## Task objective
Beginning with the first line of the data below, extract each line up to and including the one containing "widthAt = lambda". Copy them exactly and add nothing.

## Raw data
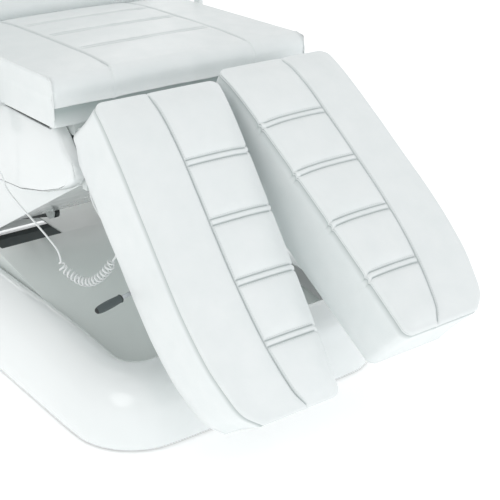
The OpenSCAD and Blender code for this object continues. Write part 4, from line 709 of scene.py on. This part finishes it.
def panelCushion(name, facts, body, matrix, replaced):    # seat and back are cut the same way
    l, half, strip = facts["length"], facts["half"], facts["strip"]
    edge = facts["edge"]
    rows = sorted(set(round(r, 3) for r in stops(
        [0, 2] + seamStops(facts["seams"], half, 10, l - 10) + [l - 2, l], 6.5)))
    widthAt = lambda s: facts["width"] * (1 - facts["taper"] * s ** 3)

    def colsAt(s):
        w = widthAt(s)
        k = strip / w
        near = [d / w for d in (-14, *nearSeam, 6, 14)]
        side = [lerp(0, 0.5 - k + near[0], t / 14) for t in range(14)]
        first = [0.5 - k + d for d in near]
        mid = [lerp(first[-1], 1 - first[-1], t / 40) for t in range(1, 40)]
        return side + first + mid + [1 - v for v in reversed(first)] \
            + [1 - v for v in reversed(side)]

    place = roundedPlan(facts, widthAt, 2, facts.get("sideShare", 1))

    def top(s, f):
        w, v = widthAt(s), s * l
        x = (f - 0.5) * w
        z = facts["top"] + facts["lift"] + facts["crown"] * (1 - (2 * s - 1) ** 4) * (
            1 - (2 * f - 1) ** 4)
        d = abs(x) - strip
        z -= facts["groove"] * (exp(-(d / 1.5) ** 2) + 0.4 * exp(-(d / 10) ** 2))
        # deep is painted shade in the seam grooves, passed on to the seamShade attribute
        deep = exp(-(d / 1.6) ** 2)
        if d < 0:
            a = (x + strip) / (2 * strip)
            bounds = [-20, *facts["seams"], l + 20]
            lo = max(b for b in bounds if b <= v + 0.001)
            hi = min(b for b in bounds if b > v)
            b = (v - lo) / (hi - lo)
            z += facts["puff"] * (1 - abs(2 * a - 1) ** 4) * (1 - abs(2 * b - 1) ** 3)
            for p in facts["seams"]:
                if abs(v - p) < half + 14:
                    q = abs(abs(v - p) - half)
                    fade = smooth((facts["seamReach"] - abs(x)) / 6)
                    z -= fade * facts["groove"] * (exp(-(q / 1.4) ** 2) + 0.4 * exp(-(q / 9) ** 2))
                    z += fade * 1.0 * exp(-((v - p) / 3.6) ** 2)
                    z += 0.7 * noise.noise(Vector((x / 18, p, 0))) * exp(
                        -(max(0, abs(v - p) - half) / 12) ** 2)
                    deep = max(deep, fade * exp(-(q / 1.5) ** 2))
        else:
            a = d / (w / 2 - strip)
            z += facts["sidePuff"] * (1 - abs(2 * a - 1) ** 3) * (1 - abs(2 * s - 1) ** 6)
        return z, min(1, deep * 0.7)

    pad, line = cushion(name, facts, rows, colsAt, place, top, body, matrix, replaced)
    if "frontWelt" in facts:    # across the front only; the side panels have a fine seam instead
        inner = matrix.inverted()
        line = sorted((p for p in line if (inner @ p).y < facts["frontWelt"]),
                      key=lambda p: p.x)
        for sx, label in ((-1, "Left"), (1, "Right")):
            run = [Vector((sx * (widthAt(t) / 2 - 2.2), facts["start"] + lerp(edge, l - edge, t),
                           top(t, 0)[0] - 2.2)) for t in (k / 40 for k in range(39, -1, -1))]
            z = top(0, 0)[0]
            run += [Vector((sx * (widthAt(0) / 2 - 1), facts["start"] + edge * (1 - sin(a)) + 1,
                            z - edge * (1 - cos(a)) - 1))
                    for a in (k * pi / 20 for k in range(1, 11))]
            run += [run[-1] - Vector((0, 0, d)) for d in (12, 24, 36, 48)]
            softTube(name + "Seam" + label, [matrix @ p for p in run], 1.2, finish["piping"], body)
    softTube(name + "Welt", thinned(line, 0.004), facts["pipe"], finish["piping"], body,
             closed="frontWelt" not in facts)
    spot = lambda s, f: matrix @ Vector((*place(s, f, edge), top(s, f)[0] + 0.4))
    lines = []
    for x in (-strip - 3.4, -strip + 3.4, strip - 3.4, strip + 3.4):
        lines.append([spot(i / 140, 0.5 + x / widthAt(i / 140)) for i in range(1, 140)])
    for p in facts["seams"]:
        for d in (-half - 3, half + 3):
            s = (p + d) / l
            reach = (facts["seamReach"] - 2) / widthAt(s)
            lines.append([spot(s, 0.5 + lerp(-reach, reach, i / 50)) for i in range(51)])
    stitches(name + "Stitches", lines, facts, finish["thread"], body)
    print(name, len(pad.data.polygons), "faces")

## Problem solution
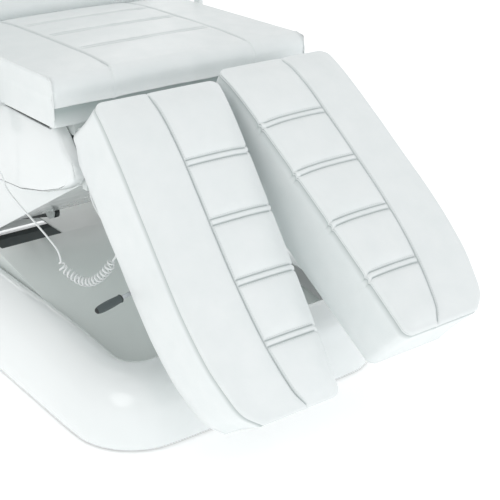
The OpenSCAD and Blender code for this object continues. Write part 4, from line 709 of scene.py on. This part finishes it.
def panelCushion(name, facts, body, matrix, replaced):    # seat and back are cut the same way
    l, half, strip = facts["length"], facts["half"], facts["strip"]
    edge = facts["edge"]
    rows = sorted(set(round(r, 3) for r in stops(
        [0, 2] + seamStops(facts["seams"], half, 10, l - 10) + [l - 2, l], 6.5)))
    widthAt = lambda s: facts["width"] * (1 - facts["taper"] * s ** 3)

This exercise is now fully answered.